A grand jury was convened for the following morning.

==Lynching==
As James was being returned to Charlottesville by train for his hearing, a crowd estimated at 150 was waiting at the Wood's Crossing station, 4 mi west of Charlottesville, at the present site of the Farmington Country Club. When the train stopped, unmasked men overpowered the police chief and sheriff who were escorting him and took James from the train. Despite James's protestations of innocence (some reports say he admitted his guilt), they hanged him from a tree near the station. Once he was hanging members of the mob shot him; Hotopp's brother "emptied his pistol into the body". He received an estimated 40 bullets. People took pieces of his clothing as souvenirs.

The fact that the train stopped at the Wood's Crossing station, where a crowd was awaiting it, was commented on in the press. One said that the escorts should have taken him on the fast train, which did not stop there; another said that they did take the fast train, but "it was flagged down by some one." Another says that a man dressed in woman's clothing stood on the tracks, forcing a stop. "Several Staunton gentlemen who felt there would be a lynching got on the train and went along to see it."

At the time of the lynching, the grand jury was meeting, and had decided to indict him ("bring a true bill"), but the documents had not yet been prepared. The court adjourned when informed of the lynching but later reconvened and indicted the dead man for rape. The following morning, as a coroner's jury, they found that he "came to his death by the hands of persons unknown to the jury."

Although the lynchers did not conceal their identity, no one was ever charged with the killing. The only attacker whose name was recorded was Julia's brother, Carl. Carl Hotopp died at the age of 33 on May 25, 1901, under highly unusual circumstances. Hotopp was found dead near a railroad track, his corpse looted. However, one of his coat pockets, which had been missed contained $40 in cash, a life insurance policy for $5,000, and an accident policy for $5,000, and a ticket from his home to Staunton. It was determined that Hotopp had fallen from a moving train. The belief was that Hotopp had briefly gotten off the train, but when he got on again, the car door was closed. Hotopp then tried to hold on as long as he could, suffering serious scratches in the process, then fatal injuries after falling off the train.

==2018 commemoration==
On July 7, 2018, nearly 120 years after the lynching, about 50 people met at the lynching site and held a memorial service for James, since there is no indication that he had one at the time of his murder (his burial site is unknown).
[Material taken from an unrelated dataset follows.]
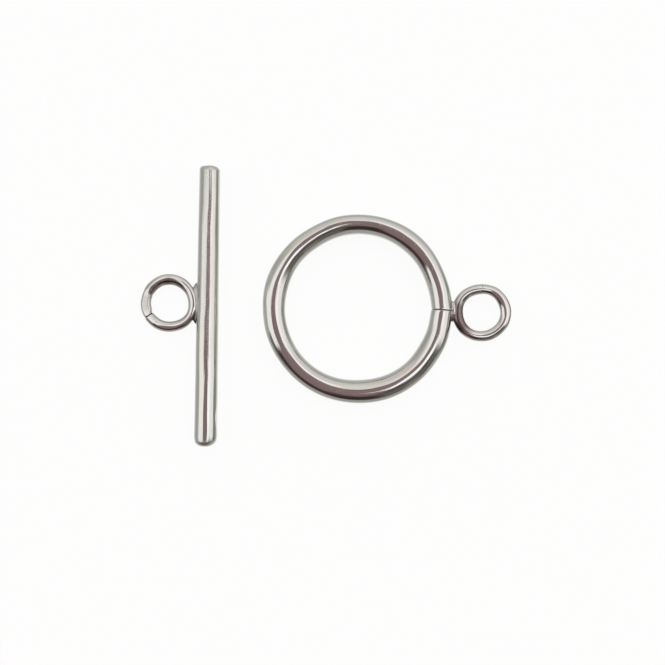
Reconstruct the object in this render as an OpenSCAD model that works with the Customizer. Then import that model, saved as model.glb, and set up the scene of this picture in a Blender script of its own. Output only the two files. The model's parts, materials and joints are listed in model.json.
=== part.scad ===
// Toggle clasp of round wire, lying open in its two halves on a flat surface.
// One half is a ring with a small eye soldered over its seam. The other is a
// bar with an eye of the same size soldered to its side.
// Millimetres. +X runs from the bar to the ring, +Y along the bar, +Z up, and
// the origin is the middle of the two halves, on the surface that they lie on.

/* [Ring] */
// Outside diameter of the ring
ring_outer_d = 16; // [12:0.5:24]
// Diameter of the ring's wire
ring_wire_d = 1.8; // [1.4:0.1:2.4]
// Length of the straight stretch of wire on each side of the ring's seam
ring_end_length = 1; // [0.6:0.1:1.6]
// Step down from the ring's round part to its straight wire ends
ring_end_step = 0.01; // [0.01:0.01:0.05]
// Gap between the ring's two wire ends
ring_seam_gap = 0.08; // [0.04:0.02:0.2]
// Size of the bevel round each wire end of the ring
ring_seam_bevel = 0.12; // [0.04:0.02:0.2]

/* [Bar] */
// Length of the bar
bar_length = 23.7; // [18:0.1:34]
// Diameter of the bar
bar_d = 1.8; // [1.4:0.1:2.4]
// Radius of the rounding on each end of the bar
bar_end_r = 0.4; // [0.1:0.1:0.6]

/* [Eyes] */
// Outside diameter of each eye
eye_outer_d = 4.85; // [4:0.05:6.5]
// Diameter of the eyes' wire
eye_wire_d = 0.85; // [0.7:0.05:1.1]
// Gap between the two wire ends of an eye
eye_seam_gap = 0.06; // [0.04:0.02:0.14]
// Direction of the seam in the ring's eye, in degrees from straight outward
ring_eye_seam = 90; // [60:5:120]
// Direction of the seam in the bar's eye, in degrees from straight outward
bar_eye_seam = 32; // [20:2:60]
// Depth that the ring's eye sinks into the ring
ring_eye_sink = 0.05; // [0.04:0.01:0.15]
// Depth that the bar's eye sinks into the bar
bar_eye_sink = 0.1; // [0.04:0.02:0.2]
// Distance of the bar's eye from the middle of the bar
bar_eye_offset = 0.2; // [0:0.1:1]

/* [Solder] */
// Radius of the hollow sides of the ring's solder, seen from above
ring_solder_r = 0.2; // [0.15:0.05:0.5]
// Radius of the hollow sides of the bar's solder, seen from above
bar_solder_r = 0.35; // [0.2:0.05:0.6]
// Depth that those hollow sides run into the wires
solder_bite = 0.07; // [0.05:0.01:0.09]
// Height of the solder where it meets a wire
solder_height = 0.66; // [0.5:0.02:0.68]
// Radius of the hollow along the top and the bottom of the solder
solder_dip_r = 0.8; // [0.6:0.1:1.2]
// Depth of that hollow
solder_dip = 0.06; // [0.04:0.01:0.1]

/* [Layout] */
// Gap between the bar and the ring as they lie
halves_gap = 3.8; // [2:0.1:8]
// Distance of the ring's centre from the line across the bar's middle
ring_shift = -0.2; // [-2:0.1:2]
// Angle that the ring half lies turned
ring_turn = -2; // [-6:0.5:6]
// Angle that the bar half lies turned
bar_turn = -0.9; // [-6:0.1:6]

/* [Hidden] */
$fn = 96;
// Spare length of each cutting body past what it cuts
cut_margin = 0.2;
steel_color = [0.80, 0.80, 0.78];

// Radii of the wires, of the rings' outlines and of their centre lines
ring_wire_r = ring_wire_d / 2;
ring_outer_r = ring_outer_d / 2;
ring_r = ring_outer_r - ring_wire_r;
bar_r = bar_d / 2;
eye_wire_r = eye_wire_d / 2;
eye_outer_r = eye_outer_d / 2;
eye_r = eye_outer_r - eye_wire_r;

// The straight ends leave the round part of the ring at this angle from the
// seam, start a little inside it, and reach this far out where they meet
ring_end_r = ring_wire_r - ring_end_step;
end_angle = atan(ring_end_length / ring_r);
end_lap = 0.1;
end_overrun = ring_end_r * tan(end_angle) + cut_margin;
seam_r = ring_r / cos(end_angle);
seam_outer_r = (ring_r + ring_end_r) / cos(end_angle);

// Distance of each eye's centre from the ring's centre and from the bar's axis
ring_eye_x = seam_outer_r - ring_eye_sink + eye_outer_r;
bar_eye_x = bar_r - bar_eye_sink + eye_outer_r;

// Centre of the solder's hollow side on the ring half, which runs into the
// outlines of the ring and of its eye
side_to_ring = ring_outer_r + ring_solder_r - solder_bite;
side_to_ring_eye = eye_outer_r + ring_solder_r - solder_bite;
ring_side_x = (side_to_ring ^ 2 - side_to_ring_eye ^ 2 + ring_eye_x ^ 2)
    / (2 * ring_eye_x);
ring_side_y = sqrt(side_to_ring ^ 2 - ring_side_x ^ 2);

// The same on the bar half
bar_side_x = bar_r + bar_solder_r - solder_bite;
side_to_bar_eye = eye_outer_r + bar_solder_r - solder_bite;
bar_side_y = sqrt(side_to_bar_eye ^ 2 - (bar_eye_x - bar_side_x) ^ 2);

// The bar half lies rolled over until the far side of its eye touches down
bar_eye_reach = bar_eye_x + eye_r;
bar_roll = asin((bar_r - eye_wire_r) / bar_eye_reach);

// The two halves' reach to the left and to the right of the bar's axis, and
// the places that put the origin in the middle between them
left_reach = bar_eye_reach * cos(bar_roll) + eye_wire_r;
bar_to_ring = bar_r + halves_gap + ring_outer_r;
right_reach = bar_to_ring + ring_eye_x * cos(ring_turn) + eye_outer_r;
bar_x = (left_reach - right_reach) / 2;
ring_x = bar_x + bar_to_ring;

// One straight wire end of the ring, cut off square at the seam
module ring_end() {
    difference() {
        rotate([0, 0, end_angle])
            translate([ring_r, end_lap, 0])
                rotate([90, 0, 0])
                    cylinder(
                        r = ring_end_r,
                        h = end_lap + ring_end_length + end_overrun
                    );
        translate([0, ring_seam_gap / 2 - ring_outer_r, -ring_wire_r - cut_margin])
            cube([
                seam_outer_r + cut_margin,
                ring_outer_r,
                ring_wire_d + 2 * cut_margin
            ]);
    }
}

// Bevels both wire ends of the ring at once
module seam_groove() {
    half_gap = ring_seam_gap / 2;
    spread = ring_seam_bevel + cut_margin;
    translate([seam_r, 0, 0])
        rotate([90, 0, 0])
            rotate_extrude()
                polygon([
                    [ring_wire_r - ring_seam_bevel, -half_gap],
                    [ring_wire_r + cut_margin, -half_gap - spread],
                    [ring_wire_r + cut_margin, half_gap + spread],
                    [ring_wire_r - ring_seam_bevel, half_gap]
                ]);
}

// The ring's wire, with its seam on the +X side
module ring_wire() {
    difference() {
        union() {
            rotate_extrude(angle = 360 - 2 * end_angle, start = end_angle)
                translate([ring_r, 0])
                    circle(r = ring_wire_r);
            ring_end();
            mirror([0, 1, 0])
                ring_end();
        }
        seam_groove();
    }
}

// An eye, open by a hair at its seam
module eye(seam) {
    gap_angle = 2 * asin(eye_seam_gap / (2 * eye_r));
    rotate_extrude(angle = 360 - gap_angle, start = seam + gap_angle / 2)
        translate([eye_r, 0])
            circle(r = eye_wire_r);
}

// The solder between an eye and what carries it: root is a point inside the
// carrying wire, side and side_r are the centre and the radius of a hollow
// side, and eye_x is the eye's centre
module solder(root, side, side_r, eye_x) {
    difference() {
        linear_extrude(height = solder_height, center = true)
            difference() {
                polygon([
                    [root.x, -root.y],
                    [side.x, -side.y],
                    [eye_x, 0],
                    [side.x, side.y],
                    [root.x, root.y]
                ]);
                for (y = [-side.y, side.y])
                    translate([side.x, y])
                        circle(r = side_r);
                translate([eye_x, 0])
                    circle(r = eye_r);
            }
        for (z = [-1, 1])
            translate([side.x, 0, z * (solder_height / 2 - solder_dip + solder_dip_r)])
                rotate([90, 0, 0])
                    cylinder(r = solder_dip_r, h = eye_outer_d, center = true);
    }
}

// The straight bar along Y, with rounded ends
module bar() {
    corner_x = bar_r - bar_end_r;
    translate([0, -bar_length / 2, 0])
        rotate([-90, 0, 0])
            rotate_extrude()
                union() {
                    square([corner_x, bar_length]);
                    translate([0, bar_end_r])
                        square([bar_r, bar_length - 2 * bar_end_r]);
                    for (y = [bar_end_r, bar_length - bar_end_r])
                        intersection() {
                            translate([corner_x, y])
                                circle(r = bar_end_r);
                            square([bar_r, bar_length]);
                        }
                }
}

// The ring half, lying on its wire
module toggle_ring() {
    color(steel_color)
        translate([ring_x, ring_shift, ring_wire_r])
            rotate([0, 0, ring_turn])
                union() {
                    ring_wire();
                    translate([ring_eye_x, 0, 0])
                        eye(ring_eye_seam);
                    solder(
                        ring_r / side_to_ring * [ring_side_x, ring_side_y],
                        [ring_side_x, ring_side_y],
                        ring_solder_r,
                        ring_eye_x
                    );
                }
}

// The bar half, lying on its bar and on the far side of its eye
module toggle_bar() {
    color(steel_color)
        translate([bar_x, 0, bar_r])
            rotate([0, 0, 180 + bar_turn])
                rotate([0, bar_roll, 0])
                    union() {
                        bar();
                        translate([bar_eye_x, -bar_eye_offset, 0])
                            eye(bar_eye_seam);
                        translate([0, -bar_eye_offset, 0])
                            solder(
                                [0, bar_side_y],
                                [bar_side_x, bar_side_y],
                                bar_solder_r,
                                bar_eye_x
                            );
                    }
}

toggle_ring();
toggle_bar();
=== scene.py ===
# %% [markdown]
# # A toggle clasp of polished wire
#
# The real clasp comes in two halves. One is a ring of round wire with a small eye soldered over its
# seam, the other is a straight bar with the same small eye soldered to its side. This lesson models
# both halves in Blender around a fixed frame, which says where they lie and how large they are. The
# frame's own solids could be shown with a new material, but wire that was bent, filed and soldered by
# hand shows it in every reflection, so both halves are modelled again here with those small signs.
# Everything is modelled in millimetres, because the parts are so small, and becomes metres at the end.

# %% Load the fixed frame
import json
import math

import bmesh
import bpy
from mathutils import Matrix, Vector, noise


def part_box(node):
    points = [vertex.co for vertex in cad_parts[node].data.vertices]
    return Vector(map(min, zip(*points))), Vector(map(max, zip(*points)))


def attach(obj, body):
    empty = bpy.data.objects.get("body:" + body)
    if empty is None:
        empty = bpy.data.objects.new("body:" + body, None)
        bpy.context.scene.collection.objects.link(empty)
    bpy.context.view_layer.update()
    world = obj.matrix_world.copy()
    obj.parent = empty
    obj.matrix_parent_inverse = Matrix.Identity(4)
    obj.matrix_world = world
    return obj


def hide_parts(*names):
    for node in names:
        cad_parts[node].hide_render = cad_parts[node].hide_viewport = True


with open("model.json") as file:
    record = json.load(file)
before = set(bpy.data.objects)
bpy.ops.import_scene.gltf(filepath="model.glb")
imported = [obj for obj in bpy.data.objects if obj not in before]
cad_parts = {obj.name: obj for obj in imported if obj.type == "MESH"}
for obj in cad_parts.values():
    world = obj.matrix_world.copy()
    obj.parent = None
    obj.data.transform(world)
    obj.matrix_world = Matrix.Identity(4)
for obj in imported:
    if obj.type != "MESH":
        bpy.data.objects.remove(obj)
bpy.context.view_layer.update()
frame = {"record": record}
MM = 0.001

# %% [markdown]
# ## Where the two halves lie
#
# The frame gives a box round each half and the place of each eye. The sizes could be typed in again,
# but read from the frame they can't disagree with it. The ring's outline, its centre and the thickness
# of its wire follow from its box, and the angle at which it lies turned from the way to its eye. Only
# the radius of an eye's wire is typed in, because the frame doesn't give it.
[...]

Nikuyah Walker, Charlottesville Mayor, and Ann Mallek, a member of the Albemarle County Board of Supervisors, members of the clergy, descendants of persons enslaved nearby, and racial justice activists were present, along with Susan Bro, mother of Heather Heyer, a counter-protester who was killed at the August 12, 2017, Unite the Right rally. Three containers were filled with soil: one for the City of Charlottesville, one for Albemarle County, and the third for the collection of soil from lynching sites deposited at the Equal Justice Initiative's National Memorial for Peace and Justice in Montgomery, Alabama. The Albemarle County soil will be part of a traveling exhibit on James, which will visit every library in the county, before being installed "semi-permanently" in the County Office Building. The story of James is told on a new Albemarle County Web page, devoted to its participation in the Equal Justice Initiative's Community Remembrance Project.

The next day, July 8, 2018, about 100 people from the Charlottesville area set off by bus with the soil on a week-long journey to Montgomery, Alabama, on a "pilgrimage through the civil rights landmarks of the South". The group was "expected to return with a six-foot tall steel monument commemorating James' lynching". The University of Virginia allowed 10 employees to make this trip without having to use vacation time; Albemarle County allowed 2. On July 12, 2018, the 120th anniversary of James' murder, the Charlottesville delegation arrived at the National Memorial for Peace and Justice in Montgomery, Alabama, where they delivered the soil from James' Albemarle County, Virginia, lynching site.

According to Washington Post reporter Joe Heim:

In this city, still bearing the wounds of the deadly display of modern white supremacy that visited last August [2017], remembering this earlier act of racial violence, organizers said, reminds the nation that the history of hatred is deep in its bones and seeped in its soil. Ignoring it has not made it go away, they say. Only by exhuming it and addressing it can America address its perpetual crisis with race.